REQUIRED WORK: Among the lines of data below, reproduce only those from the one with "make_flange()" through the one with "zip(*points))), Vector(map(max, zip(*points)))", exactly as they stand, both ends included.

- - - - - - -

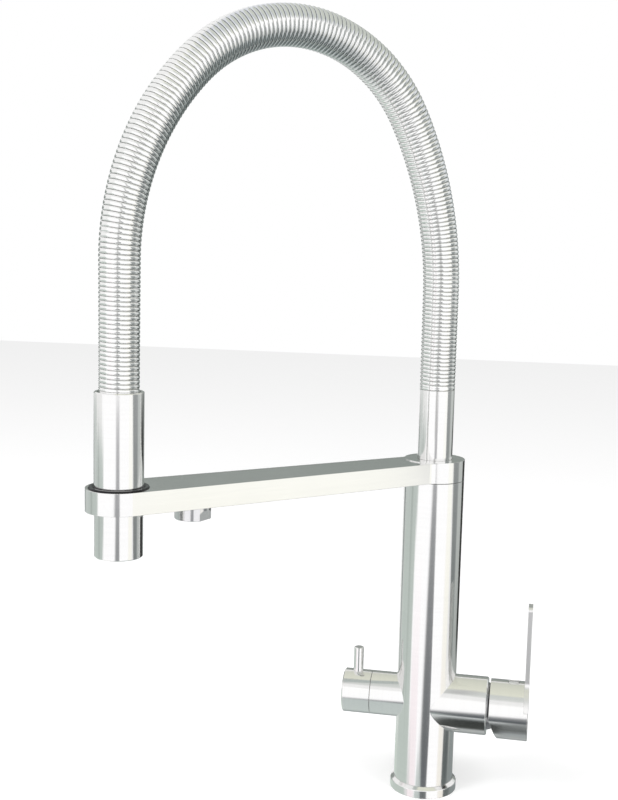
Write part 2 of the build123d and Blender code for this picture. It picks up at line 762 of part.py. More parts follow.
def coil_point(s, angle):
    """A point of the wire's centre line: the coil swells by a squared sine towards the crown."""
    centre, way, out = neck_point(s)
    swell = math.sin(math.pi * s / neck_length()) ** 2
    r = spring_end_r - wire_r + (spring_crown_r - spring_end_r) * swell
    return centre + out * (r * math.cos(angle)) + Vector(0, -1, 0) * (r * math.sin(angle))


def biarc(start, start_way, end, end_way):
    """Two arcs that leave one point and reach another in given ways."""
    chord = end - start
    both = start_way + end_way
    k = 2 * (1 - start_way.dot(end_way))
    lean = chord.dot(both)
    d = (math.sqrt(lean * lean + k * chord.dot(chord)) - lean) / k
    near = start + start_way * d
    far = end - end_way * d
    middle = (near + far) * 0.5
    return [TangentArc(start, middle, tangent=start_way), TangentArc(middle, end, tangent=far - near)]


def make_spring():
    whole = neck_length()
    lead = 2 * wire_r + curl_start
    pitch = (whole - 2 * lead) / curls
    turn = 2 * math.pi

    def along(count):
        return coil_point(lead + count * pitch, math.pi / 2 + count * turn)

    def way_at(count):
        small = 0.001
        return (along(count + small) - along(count - small)).normalized()

    counts = [step / 2 for step in range(2 * curls + 1)]
    up = Vector(0, 0, 1)
    root = coil_point(0, 0)
    root_end = root + up * (2 * wire_r)
    tip = coil_point(whole, math.pi + (curls % 1) * turn)
    tip_start = tip + up * (2 * wire_r)
    edges = [Line(root, root_end)]
    edges += biarc(root_end, up, along(0), way_at(0))
    for before, after in zip(counts, counts[1:]):
        edges += biarc(along(before), way_at(before), along(after), way_at(after))
    edges += biarc(along(curls), way_at(curls), tip_start, -up)
    edges.append(Line(tip_start, tip))
    path = Wire([edge.edge() for edge in edges])
    section = Plane(origin=root, z_dir=up) * Circle(wire_r)
    spring = sweep(section, path=path)
    report_spring(path, spring, edges)
    parts["neck_spring"] = on_arm(spring)


def report_spring(path, spring, edges):
    per_curl = 24
    number = per_curl * (curls + 3)
    points = [tuple(path.position_at(i / number)) for i in range(number + 1)]
    least = min(math.dist(points[i], points[j])
                for i in range(number) for j in range(i + per_curl // 2, min(i + 3 * per_curl, number)))
    radii = [edge.edge().radius for edge in edges if edge.edge().geom_type == GeomType.CIRCLE]
    print(f"spring: {curls} curls, wire {path.length:.0f} mm, least gap {least - 2 * wire_r:.2f} mm, "
          f"least arc {min(radii):.2f} mm, volume {spring.volume:.0f} of "
          f"{math.pi * wire_r ** 2 * path.length:.0f} mm3")


def make_hose():
    """A hose from the root fitting in the riser to the fitting in the spray head."""
    ends = [root_z + root_l + fit - riser_top]
    bends = []
    for length, bend in neck_stretches():
        ends.append(max(ends[-1], 0) + length)
        bends.append(bend)
    ends[-1] = neck_length() + collar_h - loose
    edges = []
    for before, after, bend in zip(ends, ends[1:], bends):
        a, b, c = (neck_point(s)[0] for s in (before, (before + after) / 2, after))
        edges.append(ThreePointArc(a, b, c) if bend else Line(a, c))
    path = Wire([edge.edge() for edge in edges])
    section = Plane(origin=neck_point(ends[0])[0]) * (Circle(hose_r) - Circle(hose_bore_r))
    parts["inner_hose"] = on_arm(sweep(section, path=path))


# Spray head and the hose end that carries it

def make_hose_end():
    fitting = rod(fitting_r, fitting_z, fitting_top)
    fitting += rod(hose_bore_r - loose, fitting_top, fitting_top + barb_l)
    fitting -= rod(core_neck_r + running, fitting_z, core_neck_top + end_gap)
    fitting -= rod(post_bore_r, fitting_z, fitting_top + barb_l)
    parts["hose_end_fitting"] = at_dock(fitting)
    ferrule_r = hose_r + loose
    ferrule = ring(ferrule_r + ferrule_wall, ferrule_r, fitting_top, fitting_top + barb_l)
    parts["hose_end_ferrule"] = at_dock(ferrule)
    collar_in = ferrule_r + ferrule_wall + fit
    parts["spring_collar"] = at_dock(ring(spring_end_r + loose, collar_in, fitting_top, collar_top))


def make_spray_head():
    low_in = spray_low_r - spray_wall
    high_in = spray_r - spray_wall
    mouth = spring_end_r + 2 * loose
    profile = [(low_in, spray_z), (spray_low_r - spray_edge, spray_z), (spray_low_r, spray_z + spray_edge),
               (spray_low_r, dock_z), (spray_r, dock_z), (spray_r, spray_top - spray_edge),
               (spray_r - spray_edge, spray_top), (mouth, spray_top), (mouth, collar_top),
               (high_in, collar_top - spray_lead), (high_in, dock_z + spray_cone), (low_in, dock_z)]
    parts["spray_sleeve"] = at_dock(turned(profile))

    core = rod(low_in - fit, core_z, core_top) + rod(core_neck_r, core_top, core_neck_top)
    ring_z = core_neck_top - core_ring_sunk
    groove_r = core_neck_r - 2 * core_ring_r
    core -= ring(spray_low_r, groove_r, ring_z - core_ring_r - fit, ring_z + core_ring_r + fit)
    core -= rod(post_bore_r, core_z, core_neck_top)
    valve_top = core_top - check_valve_sunk
    core -= rod(check_valve_r + fit, core_z, valve_top)
    core -= rod(low_in - core_wall, core_z, core_z + face_h)
    parts["spray_core"] = at_dock(core)
    parts["swivel_oring"] = at_dock(Pos(0, 0, ring_z) * Torus(groove_r + core_ring_r + fit, core_ring_r))
    valve = ring(check_valve_r, check_valve_r - check_valve_wall, valve_top - check_valve_l, valve_top)
    parts["check_valve"] = at_dock(valve)

    face = ring(low_in - fit, aerator_r + fit, face_z, core_z)
    for count, place_r in ((inner_jets, inner_jets_r), (outer_jets, outer_jets_r)):
        for step in range(count):
            x, y = polar(place_r, step * 360 / count)
            face += rod(nozzle_hole_r, face_z - jet_h, face_z, x, y)
    parts["spray_face"] = at_dock(face)
    aerator = rod(aerator_r, face_z, core_z) - hole_rings(aerator_step, face_z, core_z)
    parts["spray_aerator"] = at_dock(aerator)


make_flange()
make_column()
make_inlets()
make_mixing_block()
make_riser_pipes()
make_swivel()
make_cartridge()
make_cover()
make_rotor()
make_flow_disc()
make_cap()
make_blade()
make_filter_handle()
make_arm()
make_liner()
make_riser()
make_outlet()
make_spring()
make_hose()
make_hose_end()
make_spray_head()

os.makedirs("parts", exist_ok=True)
for name, shape in parts.items():
    export_step(shape, f"parts/{name}.step")
print(len(parts), "pieces")
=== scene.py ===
import math

import bpy
from mathutils import Matrix, Vector


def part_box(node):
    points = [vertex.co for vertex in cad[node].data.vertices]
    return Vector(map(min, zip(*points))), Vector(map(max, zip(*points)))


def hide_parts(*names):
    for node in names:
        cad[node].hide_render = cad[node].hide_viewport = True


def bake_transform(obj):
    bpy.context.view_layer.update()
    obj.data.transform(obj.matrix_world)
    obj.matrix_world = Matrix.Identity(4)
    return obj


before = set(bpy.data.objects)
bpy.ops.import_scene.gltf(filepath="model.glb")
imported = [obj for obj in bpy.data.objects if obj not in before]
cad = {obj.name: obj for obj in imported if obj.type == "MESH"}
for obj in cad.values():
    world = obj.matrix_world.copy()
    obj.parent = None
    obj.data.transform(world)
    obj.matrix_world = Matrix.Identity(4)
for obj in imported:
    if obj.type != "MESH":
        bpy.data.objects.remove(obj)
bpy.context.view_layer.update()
mm = 0.001
print("frame loaded,", len(cad), "nodes")


# shader maths: a socket that adds its own nodes when it is used in a formula
class Wave:
    def __init__(self, finish, socket):
        self.finish = finish
        self.socket = socket

    def reckon(self, operation, *others):
        values = {0: self}
        values.update({i + 1: other for i, other in enumerate(others)})
        return self.finish.node("ShaderNodeMath", {"operation": operation}, values)

    def __add__(self, other):
        return self.reckon("ADD", other)

    def __sub__(self, other):
        return self.reckon("SUBTRACT", other)

    def __mul__(self, other):
        return self.reckon("MULTIPLY", other)

    def __truediv__(self, other):
        return self.reckon("DIVIDE", other)

    def __rsub__(self, other):
        return (self * -1) + other

    __radd__ = __add__
    __rmul__ = __mul__

    def over(self, limit):
        return self.reckon("GREATER_THAN", limit)

    def under(self, limit):
        return self.reckon("LESS_THAN", limit)


class Finish:
    def __init__(self, name, owner=None):
        self.owner = owner or bpy.data.materials.new(name)
        self.owner.use_nodes = True
        self.tree = self.owner.node_tree
        self.tree.nodes.clear()

    def node(self, kind, settings=None, values=None, out=0):
        made = self.tree.nodes.new(kind)
        for key, value in (settings or {}).items():
            setattr(made, key, value)
        for key, value in (values or {}).items():
            if isinstance(value, Wave):
                self.tree.links.new(value.socket, made.inputs[key])
            else:
                made.inputs[key].default_value = value
        return Wave(self, made.outputs[out]) if made.outputs else None

    def place(self):
        where = self.node("ShaderNodeTexCoord", out=3)
        parts = self.node("ShaderNodeSeparateXYZ", values={0: where})
        outs = parts.socket.node.outputs
        return where, [Wave(self, outs[i]) for i in range(3)]

    def join(self, x, y, z):
        return self.node("ShaderNodeCombineXYZ", values={0: x, 1: y, 2: z})

    def noise(self, vector, scale=1.0, detail=2.0, rough=0.5):
        values = {"Vector": vector, "Scale": scale, "Detail": detail, "Roughness": rough}
        return self.node("ShaderNodeTexNoise", {"noise_dimensions": "3D"}, values)

    def mixColor(self, factor, a, b, blend="MIX"):
        settings = {"data_type": "RGBA", "blend_type": blend}
        return self.node("ShaderNodeMix", settings, {0: factor, 6: a, 7: b}, out=2)

    def mixVector(self, factor, a, b):
        return self.node("ShaderNodeMix", {"data_type": "VECTOR"}, {0: factor, 4: a, 5: b}, out=1)

    def range(self, value, low, high):
        return self.node("ShaderNodeMapRange", values={0: value, 3: low, 4: high})

    def bump(self, height, distance, strength=1.0, edge=0.0):
        values = {"Height": height, "Distance": distance, "Strength": strength}
        if edge:
            values["Normal"] = self.node("ShaderNodeBevel", {"samples": 4}, {"Radius": edge})
        return self.node("ShaderNodeBump", values=values)

    def surface(self, **values):
        values = {key.replace("_", " "): value for key, value in values.items()}
        shader = self.node("ShaderNodeBsdfPrincipled", values=values)
        self.finishWith(shader)
        return self.owner

    def finishWith(self, shader):
        self.node("ShaderNodeOutputMaterial", values={0: shader})


# grain: how the brushing or turning runs over a piece
grain = {"finest": 5200.0, "along": 9.0, "round": 2.2}


def turnedUp(f, xyz, cx=0.0, cy=0.0):  # rings round an upright axis
    x, y, z = xyz
    dx = x - cx
    dy = y - cy
    r = (dx * dx + dy * dy).reckon("SQRT").reckon("MAXIMUM", 1e-5)
    return f.join(dx / r * grain["round"], dy / r * grain["round"], (z + r) * grain["finest"])


def turnedAcross(f, xyz, cz):  # rings round the handles' axis
    x, y, z = xyz
    dz = z - cz
    r = (y * y + dz * dz).reckon("SQRT").reckon("MAXIMUM", 1e-5)
    return f.join(y / r * grain["round"], dz / r * grain["round"], (x + r) * grain["finest"])


def brushed(f, xyz, azimuth):  # straight lines along a level direction
    x, y, z = xyz
    c, s = math.cos(azimuth), math.sin(azimuth)
    along = x * c + y * s
    across = y * c - x * s
    return f.join(along * grain["along"], across * grain["finest"], z * grain["finest"])


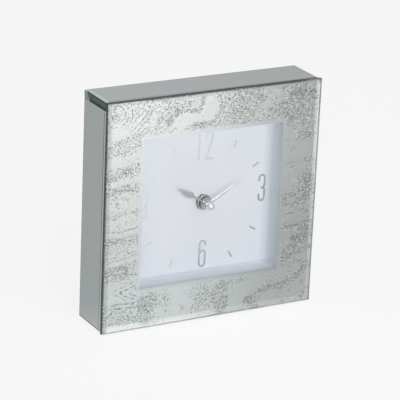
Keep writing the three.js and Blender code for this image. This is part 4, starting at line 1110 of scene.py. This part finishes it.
R = W / 2 - SW
three = [
    [(SW, 13.9)] + arc(W / 2, H - SW - R * 1.25, R, R * 1.25, 180, 0, 14) + [(W - SW, 11.6)] + arc(W / 2 + 0.1, 11.6, R - 0.1, 2.15, 0, -75, 8) + [(2.1, 9.45)],
    [(2.6, 9.45)] + arc(W / 2 + 0.1, 7.2, R - 0.1, 2.2, 80, 0, 8) + arc(W / 2, SW + R * 1.25, R, R * 1.25, 0, -180, 14) + [(SW, 5.3)],
]
six = [
    [(W - SW, 14.6)] + arc(W / 2, H - SW - R * 1.25, R, R * 1.25, 0, 180, 14) + arc(W / 2, SW + R * 1.25, R, R * 1.25, 180, 360, 14) + arc(W / 2, 9.5, R, R * 0.95, 0, 80, 8) + [(W / 2 - 0.3, 11.15)],
    [(W / 2 + 0.3, 11.25), (W / 2 - 0.7, 11.0), (SW, 9.6)],
]
nine = [[(W - x, H - z) for x, z in s] for s in six]
one = [[(0.85, 0.0), (0.85, H)], [(0.85, H - SW - 0.1), (0.25, H - SW - 0.45), (-0.15, H - SW - 0.7)]]
two = [
    [(SW, 14.2)] + arc(W / 2, H - SW - R * 1.25, R, R * 1.25, 180, 0, 14) + [(W - SW, 13.2), (W - SW - 0.35, 11.8), (SW + 0.55, 2.2), (SW + 0.25, SW)],
    [(0.1, SW), (W, SW)],
]
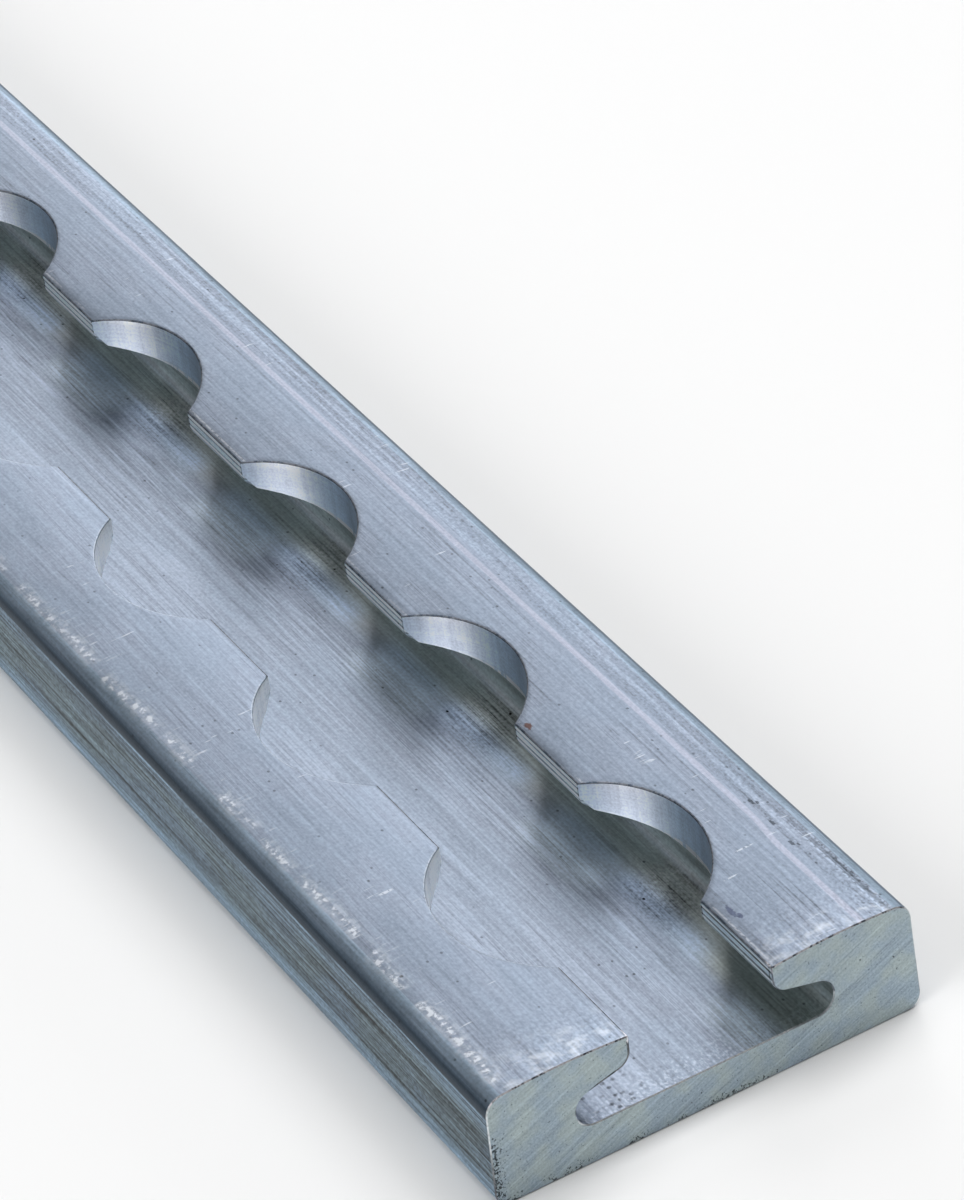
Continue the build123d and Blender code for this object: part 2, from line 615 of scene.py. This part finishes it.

- - - - - - -

SOLUTION TO THIS EXERCISE:
make_flange()
make_column()
make_inlets()
make_mixing_block()
make_riser_pipes()
make_swivel()
make_cartridge()
make_cover()
make_rotor()
make_flow_disc()
make_cap()
make_blade()
make_filter_handle()
make_arm()
make_liner()
make_riser()
make_outlet()
make_spring()
make_hose()
make_hose_end()
make_spray_head()

os.makedirs("parts", exist_ok=True)
for name, shape in parts.items():
    export_step(shape, f"parts/{name}.step")
print(len(parts), "pieces")
=== scene.py ===
import math

import bpy
from mathutils import Matrix, Vector


def part_box(node):
    points = [vertex.co for vertex in cad[node].data.vertices]
    return Vector(map(min, zip(*points))), Vector(map(max, zip(*points)))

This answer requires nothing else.